For one whose verse runs easily and whose occasional sales are an encouragement, this last chapter is perhaps unnecessary. Yet there may come times in routine, monotonous production when even he loses in interest, and with this loss his work falls off in quality. It is only through interest and desire that anything has ever been accomplished, and if these are not sustained the work must stay at a low level. Even the seasoned writer must look forward to his work if he wishes to improve.

For the beginner whose airy verse does not trip but rather lumbers, who is unable to write anything worthy of sale and whose ideas refuse to be crowded into the right number of feet, it might be an excellent thing occasionally to drop all thought of pentameters and amphibrachs and go back to the old-fashioned rhymed alphabet.

“A is for Ant
That lives in the ground,
B is for Bear—
A terror when found——”

and so on through the twenty-six harmless letters. It is an exercise in ingenuity if nothing else and if the writer has any skill at drawing it could be converted into a delightful gift for a five-year-old. Lear, the author of the Nonsense books, did not think it beneath his dignity to write six of these alphabets in varying stanza forms.

A little harder, but still not too hard, is the limerick, examples of which are given in [Chapter IX]. As a gift, a series of illustrated limericks on people you know would have the merit of novelty at least.

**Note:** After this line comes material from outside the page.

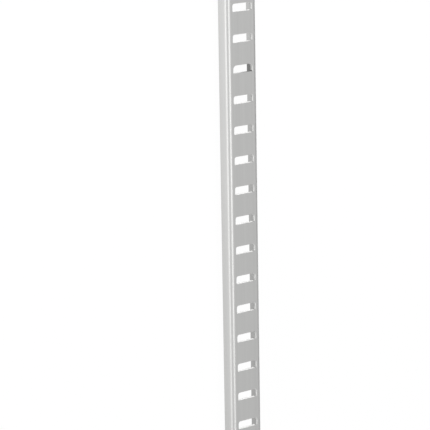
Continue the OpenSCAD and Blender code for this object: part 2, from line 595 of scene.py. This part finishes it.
def make_inside():
    """The inside of the channel, duller than the outside and in a darker grey as painted shade, with a darker
    patch beside the wide-cornered slot.
    """
    material, g = new_material("inner_face")
    noise = g.noise(*INSIDE_NOISE)
    x, y, _ = g.place()
    off = g.math("SUBTRACT", g.vary(y, noise, INSIDE_DARK_PATCH_WOBBLE * MM), (WIDE_SLOT_Y - INSIDE_DARK_PATCH_BELOW) * MM)
    near, far = INSIDE_DARK_PATCH_HALF
    dark_patch = g.ramp(g.math("ABSOLUTE", off), near * MM, far * MM, 1.0, 0.0)
    start, full = INSIDE_DARK_PATCH_FROM
    dark_patch = g.math("MULTIPLY", dark_patch, g.ramp(x, start * MM, full * MM, 0.0, 1.0))
    tone = g.fade(g.vary(1.0, noise, INSIDE_TONE), dark_patch, INSIDE_DARK_PATCH)
    rough = g.vary(INSIDE_ROUGH, noise, INSIDE_TONE)
    # Darker grey than the outside: painted shade
    g.paint(INSIDE_GREY, tone, {"Metallic": 1.0, "Roughness": rough})
    return material


def make_sheared():
    """Cut walls and ends: smooth where the punch went in, duller below it where the sheet broke. The end
    walls, the strip's ends and each slot's lower right corner carry painted shade.
    """
    material, g = new_material("cut_edge")
    x, y, z = g.place()
    tone = g.vary(1.0, g.noise(*SHEARED_NOISE), SHEARED_TONE)

    wall_y = (WIDE_SLOT_Y - SLOT_HEIGHT / 2) * MM
    near, far = WALL_DARK_PATCH_OFF
    dark_patch = g.ramp(g.math("ABSOLUTE", g.math("SUBTRACT", y, wall_y)), near * MM, far * MM, 1.0, 0.0)
    left, right = WALL_DARK_PATCH_X
    tone = g.fade(tone, dark_patch, g.ramp(x, left * MM, right * MM, *WALL_DARK_PATCH))
    # Painted shade in each slot's lower right corner
    tone = g.fade(tone, corner_shade_mask(g), CORNER_SHADE)

    # Painted shade on the strip's two cut ends
    for sign, end_tone in ((1.0, HEAD_END), (-1.0, FOOT_END)):
        at_end = g.math("GREATER_THAN", g.math("MULTIPLY", y, sign), (LENGTH / 2 - END_MARGIN) * MM)
        tone = g.fade(tone, at_end, end_tone)

    # Painted shade on the end walls, deeper on their torn lower part
    low, high = TORN_SHADE_REACH
    underside = DEPTH - SHEET
    end_wall_shade = g.ramp(z, (underside + low) * MM, (underside + high) * MM, TORN_SHADE, SMOOTH_SHADE)
    facing_x, _, _ = g.xyz(g.node("ShaderNodeNewGeometry").outputs["Normal"])
    tone = g.fade(tone, g.math("ABSOLUTE", facing_x), end_wall_shade)
    g.paint(SHEARED_GREY, tone, {"Metallic": SHEARED_METAL, "Roughness": SHEARED_ROUGH})
    return material


scene.view_settings.view_transform = "Standard"
make_camera()
make_floor()
make_world()
for name, values in BOXES.items():
    make_long_box(name, *values)
make_head_box()

strip = make_strip()
for make in (make_rolled, make_sheared, make_inside):
    strip.data.materials.append(make())
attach(strip, "root")
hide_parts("strip")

To see one’s productions in print is always an incentive to better work. The type is cheering even when its legibility reveals several faults unnoticed in manuscript. Most small newspapers are glad to publish fairly good verse when the poet is willing to let it go for nothing. Be sure that rhyme and meter are correct and then send it in and let the General Public stand from under.

If it is a lack of verse ideas that bothers you, try a drama. Write it in blank verse and crowd the action with incidental songs. This is not for publication, of course; not even to show your dearest friend, but just for practice. Put in a troubadour if you like, or anything else a romantic imagination may suggest, and let them sing themselves hoarse in every scene. In this prosaic century you might not be able to write a stirring love song, but if you become thoroughly identified with the characters, your troubadour or your fair lady would be bound to get off something creditable. The plot of the drama is a thing of no consequence; it may have as much or as little as you choose. Write the scenes as the mood strikes you and when you have lost interest think of it only as an exercise.

Tennyson’s “Maud” shows how a narrative poem may be treated in a series of lyrics and suggests imitation. The German poets, as well as some English writers, have song cycles, a series of poems all bearing on one central theme. A pedestrian trip; the life of a bird couple; the coming of winter, and innumerable other subjects lie close at hand suitable for such treatment. Henley’s city types and hospital sketches lead the way for similar verses of things familiar to you.

Very often a line from a piece of prose or verse sticks in the memory. Utilize the line by making it the refrain of a ballade or the ending of some similar verse form. Browning composed his “Childe Roland to the Dark Tower Came,” around that single line taken from a song in “King Lear.” It is possible to go even further and with a stanza—say from some Elizabethan song—construct about it the completed poem. Rossetti has done this with one of Ophelia’s songs in “Hamlet.”

But keep up your interest and work for the love of working. There is drudgery in the learning of anything, but with verse one can at least make it interesting drudgery. Never give up; never be satisfied; and with all English literature to rove in, don’t stick in a rut.